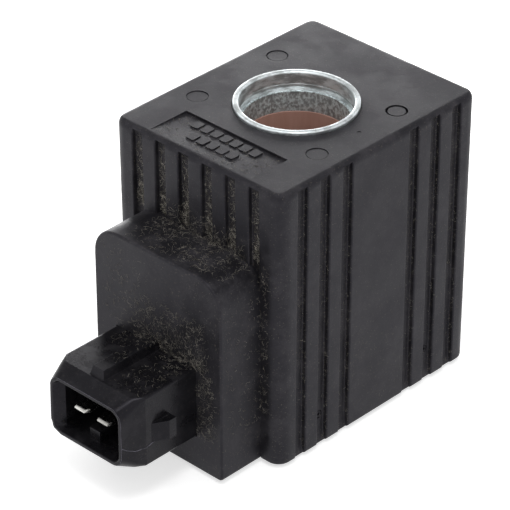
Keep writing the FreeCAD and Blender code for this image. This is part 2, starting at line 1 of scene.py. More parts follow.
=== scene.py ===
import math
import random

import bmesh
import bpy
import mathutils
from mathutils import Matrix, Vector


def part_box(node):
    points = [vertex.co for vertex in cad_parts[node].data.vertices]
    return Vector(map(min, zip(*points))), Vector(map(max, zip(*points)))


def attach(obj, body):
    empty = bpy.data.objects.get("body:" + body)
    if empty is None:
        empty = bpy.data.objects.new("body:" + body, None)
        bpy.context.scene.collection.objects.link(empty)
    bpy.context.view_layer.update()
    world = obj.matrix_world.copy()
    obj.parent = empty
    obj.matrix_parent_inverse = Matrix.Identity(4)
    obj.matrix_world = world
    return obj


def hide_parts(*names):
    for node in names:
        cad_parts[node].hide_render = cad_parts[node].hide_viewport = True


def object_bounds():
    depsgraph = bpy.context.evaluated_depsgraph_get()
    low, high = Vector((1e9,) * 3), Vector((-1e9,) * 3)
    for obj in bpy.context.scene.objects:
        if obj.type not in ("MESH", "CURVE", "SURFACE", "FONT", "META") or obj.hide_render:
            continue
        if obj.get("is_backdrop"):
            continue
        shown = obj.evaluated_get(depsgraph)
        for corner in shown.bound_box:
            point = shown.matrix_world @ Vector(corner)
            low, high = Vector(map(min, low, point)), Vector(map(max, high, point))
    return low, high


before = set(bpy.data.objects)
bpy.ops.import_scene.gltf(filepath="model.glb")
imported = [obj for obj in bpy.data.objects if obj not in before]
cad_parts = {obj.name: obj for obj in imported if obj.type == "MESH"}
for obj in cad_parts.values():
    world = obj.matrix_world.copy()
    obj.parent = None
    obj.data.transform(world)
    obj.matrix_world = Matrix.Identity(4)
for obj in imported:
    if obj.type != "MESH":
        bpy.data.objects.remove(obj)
================
## AIM OF THE TASK
Look back at the data above. Transcribe exactly the lines starting at the line that contains "if empty is" and ending at the line that contains "obj.parent = None".

## TASK SOLUTION
    if empty is None:
        empty = bpy.data.objects.new("body:" + body, None)
        bpy.context.scene.collection.objects.link(empty)
    bpy.context.view_layer.update()
    world = obj.matrix_world.copy()
    obj.parent = empty
    obj.matrix_parent_inverse = Matrix.Identity(4)
    obj.matrix_world = world
    return obj


def hide_parts(*names):
    for node in names:
        cad_parts[node].hide_render = cad_parts[node].hide_viewport = True


def object_bounds():
    depsgraph = bpy.context.evaluated_depsgraph_get()
    low, high = Vector((1e9,) * 3), Vector((-1e9,) * 3)
    for obj in bpy.context.scene.objects:
        if obj.type not in ("MESH", "CURVE", "SURFACE", "FONT", "META") or obj.hide_render:
            continue
        if obj.get("is_backdrop"):
            continue
        shown = obj.evaluated_get(depsgraph)
        for corner in shown.bound_box:
            point = shown.matrix_world @ Vector(corner)
            low, high = Vector(map(min, low, point)), Vector(map(max, high, point))
    return low, high


before = set(bpy.data.objects)
bpy.ops.import_scene.gltf(filepath="model.glb")
imported = [obj for obj in bpy.data.objects if obj not in before]
cad_parts = {obj.name: obj for obj in imported if obj.type == "MESH"}
for obj in cad_parts.values():
    world = obj.matrix_world.copy()
    obj.parent = None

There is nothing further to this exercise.